Given the ‘outdoor’ music the band write, it’s realistic to expect the Grizzlies to crave time out of the city, and it’s a notion Bear warms to. “We definitely do crave time away from the city. If there is any sort of consistency in our process in the early stages of writing, recording, or working on a new live thing, it involves us getting out of town. In town there are always complications – everyone has girlfriends, or it’s someone’s birthday party, but we thrive more when the four of us are living together, cooking together. It’s that sort of a vibe that worked for the record, and because everyone comes into it with different ideas and influences, living together with those things helps mould us.”

A real sense of community within the band comes through as he talks of the new record. “This one is definitely collaborative, in very different ways to Yellow House. We were all took a lot more in the development of the songs, and were involved in the very beginning. By the end most of the songs were pretty developed with arrangements, and as we were familiar and comfortable working with each other, we were able to give everything a shot.”

Bear finds himself busier on the album, nowhere more so than in the complicated fills of opening track Southern Point. “That put the drums a lot more at the forefront,” he confirms, “but it also came from the live show and what we’ve become as a live band. That definitely comes through in the record. Some moments on Veckatimest are exactly as we might play live – and there’s a lot of layering, more things going on. Yet technically there’s a lot less going on, track wise. I think it’s more focussed.”

They were approached by Warp well before Veckatimest came about, however. He takes up the story. “We had already started some of the songs for Yellow House, and someone contacted us having heard the first record. They wanted to hear the new one, so we sent them some demos. I was actually surprised to hear it was Warp, but it became clear they were starting to expand their catalogue and straying from electronica. We all have been fans of their back catalogue for some time, and there was something in the new eclectic approach that made us really pleased to sign for them”.

“We definitely crave time away from the city.” – Grizzly Bear drummer Chris Bear on how the band keep sane – and do their recording.
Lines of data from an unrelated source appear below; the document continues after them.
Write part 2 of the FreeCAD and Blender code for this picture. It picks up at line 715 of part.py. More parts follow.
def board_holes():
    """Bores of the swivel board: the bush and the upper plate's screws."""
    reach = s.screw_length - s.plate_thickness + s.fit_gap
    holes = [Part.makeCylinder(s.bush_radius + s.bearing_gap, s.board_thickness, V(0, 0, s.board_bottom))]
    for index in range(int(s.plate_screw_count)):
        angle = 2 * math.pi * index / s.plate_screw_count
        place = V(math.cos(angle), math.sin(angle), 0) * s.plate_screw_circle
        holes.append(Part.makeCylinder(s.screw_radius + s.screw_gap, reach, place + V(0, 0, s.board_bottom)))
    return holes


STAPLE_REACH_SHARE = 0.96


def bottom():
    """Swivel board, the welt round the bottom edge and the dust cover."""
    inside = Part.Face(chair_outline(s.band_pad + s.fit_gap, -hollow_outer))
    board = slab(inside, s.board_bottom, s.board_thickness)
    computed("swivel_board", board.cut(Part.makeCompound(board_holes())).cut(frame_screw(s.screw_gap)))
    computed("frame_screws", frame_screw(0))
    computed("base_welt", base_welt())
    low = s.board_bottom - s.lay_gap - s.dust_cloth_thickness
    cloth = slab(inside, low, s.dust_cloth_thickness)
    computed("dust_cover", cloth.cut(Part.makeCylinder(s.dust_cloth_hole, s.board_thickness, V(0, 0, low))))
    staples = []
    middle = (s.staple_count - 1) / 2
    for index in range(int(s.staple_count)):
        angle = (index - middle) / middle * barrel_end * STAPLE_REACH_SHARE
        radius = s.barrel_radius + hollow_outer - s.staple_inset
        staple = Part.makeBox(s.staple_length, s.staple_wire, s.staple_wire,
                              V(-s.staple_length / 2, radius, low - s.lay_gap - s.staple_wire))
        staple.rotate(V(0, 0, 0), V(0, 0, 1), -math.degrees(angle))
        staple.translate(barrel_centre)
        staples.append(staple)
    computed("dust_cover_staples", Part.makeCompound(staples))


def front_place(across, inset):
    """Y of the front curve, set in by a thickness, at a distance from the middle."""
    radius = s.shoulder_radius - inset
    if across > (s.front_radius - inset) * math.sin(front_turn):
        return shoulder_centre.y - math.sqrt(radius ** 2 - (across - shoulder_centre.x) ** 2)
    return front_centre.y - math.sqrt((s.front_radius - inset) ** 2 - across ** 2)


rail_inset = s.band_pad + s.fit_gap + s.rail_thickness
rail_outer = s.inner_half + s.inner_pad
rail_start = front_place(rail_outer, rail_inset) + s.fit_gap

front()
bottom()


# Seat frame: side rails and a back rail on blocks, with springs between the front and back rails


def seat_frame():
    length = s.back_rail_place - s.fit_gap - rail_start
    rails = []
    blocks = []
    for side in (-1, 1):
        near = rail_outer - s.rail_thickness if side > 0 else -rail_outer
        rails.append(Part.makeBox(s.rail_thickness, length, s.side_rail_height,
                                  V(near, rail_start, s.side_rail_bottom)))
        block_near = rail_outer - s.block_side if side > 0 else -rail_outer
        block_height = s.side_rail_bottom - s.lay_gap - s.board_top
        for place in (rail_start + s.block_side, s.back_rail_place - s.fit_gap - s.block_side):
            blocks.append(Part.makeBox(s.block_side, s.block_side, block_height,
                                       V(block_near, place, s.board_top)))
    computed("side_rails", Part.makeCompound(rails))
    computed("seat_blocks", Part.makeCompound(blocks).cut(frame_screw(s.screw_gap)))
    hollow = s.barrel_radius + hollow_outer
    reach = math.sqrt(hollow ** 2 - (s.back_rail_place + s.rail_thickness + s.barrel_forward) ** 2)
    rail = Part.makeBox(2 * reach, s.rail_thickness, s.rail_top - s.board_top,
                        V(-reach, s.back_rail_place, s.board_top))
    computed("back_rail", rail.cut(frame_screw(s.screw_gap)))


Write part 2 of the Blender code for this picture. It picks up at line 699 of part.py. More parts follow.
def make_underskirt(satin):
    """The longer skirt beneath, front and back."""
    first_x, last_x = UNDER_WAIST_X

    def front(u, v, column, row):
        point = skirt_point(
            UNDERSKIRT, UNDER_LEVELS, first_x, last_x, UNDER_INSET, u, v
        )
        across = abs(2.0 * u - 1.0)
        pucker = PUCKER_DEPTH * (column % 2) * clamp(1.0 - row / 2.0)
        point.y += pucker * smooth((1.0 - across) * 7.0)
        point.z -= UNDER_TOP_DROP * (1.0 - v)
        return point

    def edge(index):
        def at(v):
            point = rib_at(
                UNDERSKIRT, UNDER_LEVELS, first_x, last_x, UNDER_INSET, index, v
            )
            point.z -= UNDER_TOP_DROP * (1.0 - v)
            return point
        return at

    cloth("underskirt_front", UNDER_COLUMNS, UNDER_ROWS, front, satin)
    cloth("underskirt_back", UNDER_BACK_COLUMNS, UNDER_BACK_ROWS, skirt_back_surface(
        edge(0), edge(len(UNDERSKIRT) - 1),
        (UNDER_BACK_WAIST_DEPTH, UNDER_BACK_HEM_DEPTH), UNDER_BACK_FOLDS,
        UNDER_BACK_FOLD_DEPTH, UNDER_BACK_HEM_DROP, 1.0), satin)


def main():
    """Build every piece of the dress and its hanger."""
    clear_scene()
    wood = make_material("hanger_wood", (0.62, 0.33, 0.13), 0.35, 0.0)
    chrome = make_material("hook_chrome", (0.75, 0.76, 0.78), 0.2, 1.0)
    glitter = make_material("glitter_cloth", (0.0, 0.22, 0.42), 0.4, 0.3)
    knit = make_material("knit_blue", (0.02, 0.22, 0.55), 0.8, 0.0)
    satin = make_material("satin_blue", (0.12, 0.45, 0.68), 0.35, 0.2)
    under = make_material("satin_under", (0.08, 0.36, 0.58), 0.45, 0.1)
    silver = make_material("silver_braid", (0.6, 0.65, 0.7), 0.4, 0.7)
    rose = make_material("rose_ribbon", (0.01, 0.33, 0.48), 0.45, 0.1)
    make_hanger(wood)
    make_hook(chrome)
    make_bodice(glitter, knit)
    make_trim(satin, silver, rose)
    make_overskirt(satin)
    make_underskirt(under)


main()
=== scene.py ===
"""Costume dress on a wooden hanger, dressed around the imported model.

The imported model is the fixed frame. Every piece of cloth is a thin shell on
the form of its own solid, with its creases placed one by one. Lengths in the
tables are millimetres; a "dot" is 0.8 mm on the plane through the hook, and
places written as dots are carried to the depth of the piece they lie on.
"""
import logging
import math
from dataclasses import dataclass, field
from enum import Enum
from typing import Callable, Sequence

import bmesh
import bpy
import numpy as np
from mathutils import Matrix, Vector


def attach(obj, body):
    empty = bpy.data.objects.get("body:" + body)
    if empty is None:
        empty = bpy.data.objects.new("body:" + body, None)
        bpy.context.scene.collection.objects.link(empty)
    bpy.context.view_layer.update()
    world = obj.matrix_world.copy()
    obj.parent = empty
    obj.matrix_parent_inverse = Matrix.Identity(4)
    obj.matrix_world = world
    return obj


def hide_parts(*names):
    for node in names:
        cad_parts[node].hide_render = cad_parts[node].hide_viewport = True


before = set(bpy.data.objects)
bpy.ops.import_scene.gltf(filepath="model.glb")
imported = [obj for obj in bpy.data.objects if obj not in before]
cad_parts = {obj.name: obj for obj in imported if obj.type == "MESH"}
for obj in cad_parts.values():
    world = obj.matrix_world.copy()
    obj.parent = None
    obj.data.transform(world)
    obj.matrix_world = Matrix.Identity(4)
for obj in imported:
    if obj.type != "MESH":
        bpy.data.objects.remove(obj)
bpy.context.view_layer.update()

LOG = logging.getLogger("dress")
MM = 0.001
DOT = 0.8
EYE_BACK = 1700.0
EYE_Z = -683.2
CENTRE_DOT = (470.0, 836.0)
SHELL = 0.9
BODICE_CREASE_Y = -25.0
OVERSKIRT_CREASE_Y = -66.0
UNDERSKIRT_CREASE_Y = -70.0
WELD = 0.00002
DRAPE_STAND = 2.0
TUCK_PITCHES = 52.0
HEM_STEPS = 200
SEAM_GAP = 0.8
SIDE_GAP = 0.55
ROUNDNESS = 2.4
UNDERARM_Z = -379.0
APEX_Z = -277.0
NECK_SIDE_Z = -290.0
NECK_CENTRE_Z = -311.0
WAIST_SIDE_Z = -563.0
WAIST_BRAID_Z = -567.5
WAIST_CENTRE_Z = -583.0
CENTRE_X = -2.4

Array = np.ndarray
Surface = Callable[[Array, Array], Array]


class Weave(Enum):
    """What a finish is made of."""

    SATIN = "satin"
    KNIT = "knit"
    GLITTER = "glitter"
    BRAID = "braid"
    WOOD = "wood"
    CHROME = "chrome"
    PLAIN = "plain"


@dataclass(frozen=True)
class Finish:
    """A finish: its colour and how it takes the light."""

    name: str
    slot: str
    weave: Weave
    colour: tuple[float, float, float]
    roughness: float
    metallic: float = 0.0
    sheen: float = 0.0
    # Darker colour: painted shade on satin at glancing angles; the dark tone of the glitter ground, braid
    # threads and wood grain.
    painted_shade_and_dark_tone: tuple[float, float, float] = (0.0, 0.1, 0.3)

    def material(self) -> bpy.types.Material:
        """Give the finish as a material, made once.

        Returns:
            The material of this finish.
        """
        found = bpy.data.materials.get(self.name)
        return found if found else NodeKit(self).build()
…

More recently Grizzly Bear have worked with the Brooklyn Philharmonic Orchestra, an experience that culminated in a recent concert, over which Chris Bear enthuses. “It was a really great experience, and something we’ve been keen to try out for a long time. It was awesome to tackle the songs we haven’t played live, as some of them we’ve found we physically couldn’t create, as they have too much instrumentation.”

The band warmed to their task, though Bear says how it was “kind of scary, having 40 or so people behind you and having to interact with the conductor.” It raises a question of the Grizzly Bear sound itself, and how much importance ‘sonic placement’ has in their music. As it turns out, a lot. “We all get pretty detailed with the focus and the small little parts that come in and out,” says Bear, “and where they should sit – placing different sounds into a space. I think a lot of it is about the physical environments where we recorded things – making something in a small, tight room, or in natural spaces. In Massachusetts, up in the Cape Cod area, we were in an easier room, with a fire going. On some of the songs you can actually hear it crackling in the background! Then in upstate New York we were in a massive hall, and the drums sounded huge.”

With the success of Fleet Foxes, the feeling persists the timing of release for this third album couldn’t be better, despite the obvious stylistic differences between the two bands. Bear’s reaction to this is naturally a little more guarded. “We get that comparison sometimes, but we are of course pretty different. I think they make very nice music.” And on the album? “I don’t know how it’ll do, to be honest. We have had a little bit of a rough time in the UK before, but more recently it’s been slowly growing, but this trip – with Jools Holland and another BBC radio thing out at Maida Vale, it’s been great.”

Only one question remains – is it a coincidence that Chris Bear should drum for Grizzly Bear? He laughs. “It truly is. Before I even knew him, Edward was calling his recordings Grizzly Bear and I don’t know exactly why, it was just a weird coincidence. Someone said I should check his music out and it went from there!”

Grizzly Bear’s Veckatimest is out now through Warp.